What is asked → Write the material out again exactly.

● ● ● ● ●

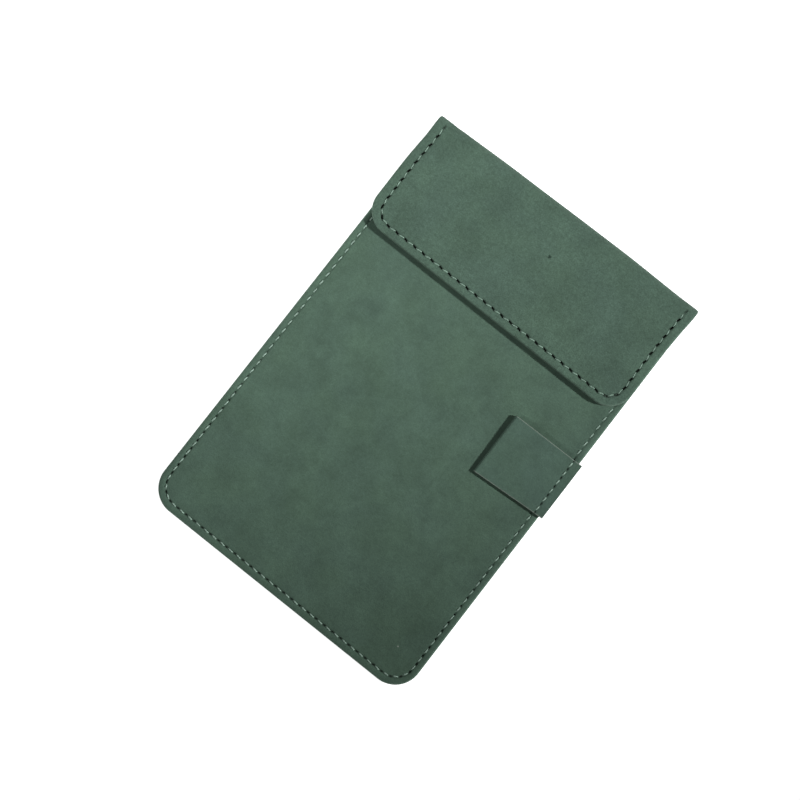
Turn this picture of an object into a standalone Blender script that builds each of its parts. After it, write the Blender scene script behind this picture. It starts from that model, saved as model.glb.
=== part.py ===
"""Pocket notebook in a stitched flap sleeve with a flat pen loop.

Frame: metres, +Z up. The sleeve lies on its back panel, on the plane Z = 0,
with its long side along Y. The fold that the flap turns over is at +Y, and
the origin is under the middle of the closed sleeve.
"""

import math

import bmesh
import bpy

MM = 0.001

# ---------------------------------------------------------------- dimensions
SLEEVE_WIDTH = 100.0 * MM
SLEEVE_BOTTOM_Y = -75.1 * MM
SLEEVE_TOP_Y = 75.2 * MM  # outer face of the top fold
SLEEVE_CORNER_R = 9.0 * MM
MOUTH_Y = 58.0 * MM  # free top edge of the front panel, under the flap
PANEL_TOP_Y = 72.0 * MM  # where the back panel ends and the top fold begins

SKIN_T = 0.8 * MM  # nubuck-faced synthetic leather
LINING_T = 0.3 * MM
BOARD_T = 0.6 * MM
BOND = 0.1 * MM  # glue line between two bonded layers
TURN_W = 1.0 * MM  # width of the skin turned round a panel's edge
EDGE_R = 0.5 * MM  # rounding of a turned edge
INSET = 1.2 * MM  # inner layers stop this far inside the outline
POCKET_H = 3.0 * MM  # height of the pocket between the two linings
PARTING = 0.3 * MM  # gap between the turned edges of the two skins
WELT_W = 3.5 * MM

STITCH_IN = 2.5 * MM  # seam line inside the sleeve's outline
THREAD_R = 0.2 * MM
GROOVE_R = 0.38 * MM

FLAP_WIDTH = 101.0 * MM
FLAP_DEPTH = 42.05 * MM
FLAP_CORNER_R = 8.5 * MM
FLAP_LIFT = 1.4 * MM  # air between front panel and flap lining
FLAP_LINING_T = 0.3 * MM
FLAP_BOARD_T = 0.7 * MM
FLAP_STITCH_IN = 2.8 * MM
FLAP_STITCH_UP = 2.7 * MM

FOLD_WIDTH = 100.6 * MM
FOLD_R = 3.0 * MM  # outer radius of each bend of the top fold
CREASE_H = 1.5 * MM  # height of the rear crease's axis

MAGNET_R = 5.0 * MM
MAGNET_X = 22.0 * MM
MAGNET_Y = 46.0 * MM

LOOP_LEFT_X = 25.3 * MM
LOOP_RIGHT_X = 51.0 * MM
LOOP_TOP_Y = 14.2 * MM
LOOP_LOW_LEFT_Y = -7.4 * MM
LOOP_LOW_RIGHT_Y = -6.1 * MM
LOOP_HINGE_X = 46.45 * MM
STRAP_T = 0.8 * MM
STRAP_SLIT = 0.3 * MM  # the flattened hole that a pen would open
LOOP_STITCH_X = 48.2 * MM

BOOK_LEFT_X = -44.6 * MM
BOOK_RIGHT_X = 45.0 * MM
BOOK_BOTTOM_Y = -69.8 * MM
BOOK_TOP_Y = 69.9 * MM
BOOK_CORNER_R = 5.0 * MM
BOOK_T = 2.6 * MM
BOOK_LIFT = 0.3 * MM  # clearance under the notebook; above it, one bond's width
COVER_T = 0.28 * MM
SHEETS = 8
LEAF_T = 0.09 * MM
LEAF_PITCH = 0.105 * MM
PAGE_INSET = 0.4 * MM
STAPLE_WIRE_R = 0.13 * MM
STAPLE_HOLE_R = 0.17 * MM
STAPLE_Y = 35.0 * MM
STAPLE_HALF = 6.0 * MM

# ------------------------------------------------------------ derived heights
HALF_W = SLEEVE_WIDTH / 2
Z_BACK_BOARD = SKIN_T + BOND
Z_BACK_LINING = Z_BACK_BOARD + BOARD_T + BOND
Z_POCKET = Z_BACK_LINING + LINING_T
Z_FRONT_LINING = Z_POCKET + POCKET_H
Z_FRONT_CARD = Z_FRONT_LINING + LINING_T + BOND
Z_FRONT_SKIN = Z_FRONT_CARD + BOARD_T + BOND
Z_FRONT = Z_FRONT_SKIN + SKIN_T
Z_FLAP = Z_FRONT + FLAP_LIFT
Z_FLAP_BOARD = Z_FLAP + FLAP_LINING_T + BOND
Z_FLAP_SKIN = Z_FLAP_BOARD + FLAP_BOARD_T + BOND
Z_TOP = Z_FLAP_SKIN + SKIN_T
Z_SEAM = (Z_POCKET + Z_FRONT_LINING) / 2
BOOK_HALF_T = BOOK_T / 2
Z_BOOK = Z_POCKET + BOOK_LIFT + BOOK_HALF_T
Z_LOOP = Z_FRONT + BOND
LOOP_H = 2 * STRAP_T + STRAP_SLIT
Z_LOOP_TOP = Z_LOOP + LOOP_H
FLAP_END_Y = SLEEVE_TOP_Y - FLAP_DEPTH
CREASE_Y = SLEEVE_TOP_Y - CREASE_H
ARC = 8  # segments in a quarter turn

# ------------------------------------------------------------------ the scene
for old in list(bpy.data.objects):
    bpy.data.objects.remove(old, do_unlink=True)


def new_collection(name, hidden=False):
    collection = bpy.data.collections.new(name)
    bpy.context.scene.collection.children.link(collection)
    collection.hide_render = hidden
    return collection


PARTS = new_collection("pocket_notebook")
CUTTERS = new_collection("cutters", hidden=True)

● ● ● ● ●

Result →
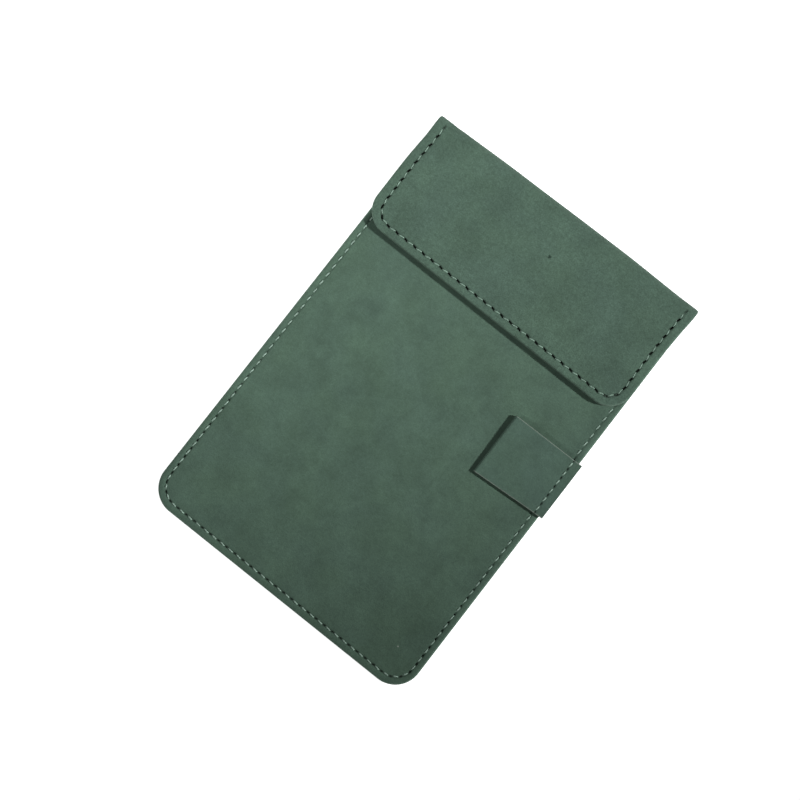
Turn this picture of an object into a standalone Blender script that builds each of its parts. After it, write the Blender scene script behind this picture. It starts from that model, saved as model.glb.
=== part.py ===
"""Pocket notebook in a stitched flap sleeve with a flat pen loop.

Frame: metres, +Z up. The sleeve lies on its back panel, on the plane Z = 0,
with its long side along Y. The fold that the flap turns over is at +Y, and
the origin is under the middle of the closed sleeve.
"""

import math

import bmesh
import bpy

MM = 0.001

# ---------------------------------------------------------------- dimensions
SLEEVE_WIDTH = 100.0 * MM
SLEEVE_BOTTOM_Y = -75.1 * MM
SLEEVE_TOP_Y = 75.2 * MM  # outer face of the top fold
SLEEVE_CORNER_R = 9.0 * MM
MOUTH_Y = 58.0 * MM  # free top edge of the front panel, under the flap
PANEL_TOP_Y = 72.0 * MM  # where the back panel ends and the top fold begins

SKIN_T = 0.8 * MM  # nubuck-faced synthetic leather
LINING_T = 0.3 * MM
BOARD_T = 0.6 * MM
BOND = 0.1 * MM  # glue line between two bonded layers
TURN_W = 1.0 * MM  # width of the skin turned round a panel's edge
EDGE_R = 0.5 * MM  # rounding of a turned edge
INSET = 1.2 * MM  # inner layers stop this far inside the outline
POCKET_H = 3.0 * MM  # height of the pocket between the two linings
PARTING = 0.3 * MM  # gap between the turned edges of the two skins
WELT_W = 3.5 * MM

STITCH_IN = 2.5 * MM  # seam line inside the sleeve's outline
THREAD_R = 0.2 * MM
GROOVE_R = 0.38 * MM

FLAP_WIDTH = 101.0 * MM
FLAP_DEPTH = 42.05 * MM
FLAP_CORNER_R = 8.5 * MM
FLAP_LIFT = 1.4 * MM  # air between front panel and flap lining
FLAP_LINING_T = 0.3 * MM
FLAP_BOARD_T = 0.7 * MM
FLAP_STITCH_IN = 2.8 * MM
FLAP_STITCH_UP = 2.7 * MM

FOLD_WIDTH = 100.6 * MM
FOLD_R = 3.0 * MM  # outer radius of each bend of the top fold
CREASE_H = 1.5 * MM  # height of the rear crease's axis

MAGNET_R = 5.0 * MM
MAGNET_X = 22.0 * MM
MAGNET_Y = 46.0 * MM

LOOP_LEFT_X = 25.3 * MM
LOOP_RIGHT_X = 51.0 * MM
LOOP_TOP_Y = 14.2 * MM
LOOP_LOW_LEFT_Y = -7.4 * MM
LOOP_LOW_RIGHT_Y = -6.1 * MM
LOOP_HINGE_X = 46.45 * MM
STRAP_T = 0.8 * MM
STRAP_SLIT = 0.3 * MM  # the flattened hole that a pen would open
LOOP_STITCH_X = 48.2 * MM

BOOK_LEFT_X = -44.6 * MM
BOOK_RIGHT_X = 45.0 * MM
BOOK_BOTTOM_Y = -69.8 * MM
BOOK_TOP_Y = 69.9 * MM
BOOK_CORNER_R = 5.0 * MM
BOOK_T = 2.6 * MM
BOOK_LIFT = 0.3 * MM  # clearance under the notebook; above it, one bond's width
COVER_T = 0.28 * MM
SHEETS = 8
LEAF_T = 0.09 * MM
LEAF_PITCH = 0.105 * MM
PAGE_INSET = 0.4 * MM
STAPLE_WIRE_R = 0.13 * MM
STAPLE_HOLE_R = 0.17 * MM
STAPLE_Y = 35.0 * MM
STAPLE_HALF = 6.0 * MM

# ------------------------------------------------------------ derived heights
HALF_W = SLEEVE_WIDTH / 2
Z_BACK_BOARD = SKIN_T + BOND
Z_BACK_LINING = Z_BACK_BOARD + BOARD_T + BOND
Z_POCKET = Z_BACK_LINING + LINING_T
Z_FRONT_LINING = Z_POCKET + POCKET_H
Z_FRONT_CARD = Z_FRONT_LINING + LINING_T + BOND
Z_FRONT_SKIN = Z_FRONT_CARD + BOARD_T + BOND
Z_FRONT = Z_FRONT_SKIN + SKIN_T
Z_FLAP = Z_FRONT + FLAP_LIFT
Z_FLAP_BOARD = Z_FLAP + FLAP_LINING_T + BOND
Z_FLAP_SKIN = Z_FLAP_BOARD + FLAP_BOARD_T + BOND
Z_TOP = Z_FLAP_SKIN + SKIN_T
Z_SEAM = (Z_POCKET + Z_FRONT_LINING) / 2
BOOK_HALF_T = BOOK_T / 2
Z_BOOK = Z_POCKET + BOOK_LIFT + BOOK_HALF_T
Z_LOOP = Z_FRONT + BOND
LOOP_H = 2 * STRAP_T + STRAP_SLIT
Z_LOOP_TOP = Z_LOOP + LOOP_H
FLAP_END_Y = SLEEVE_TOP_Y - FLAP_DEPTH
CREASE_Y = SLEEVE_TOP_Y - CREASE_H
ARC = 8  # segments in a quarter turn

# ------------------------------------------------------------------ the scene
for old in list(bpy.data.objects):
    bpy.data.objects.remove(old, do_unlink=True)


def new_collection(name, hidden=False):
    collection = bpy.data.collections.new(name)
    bpy.context.scene.collection.children.link(collection)
    collection.hide_render = hidden
    return collection


PARTS = new_collection("pocket_notebook")
CUTTERS = new_collection("cutters", hidden=True)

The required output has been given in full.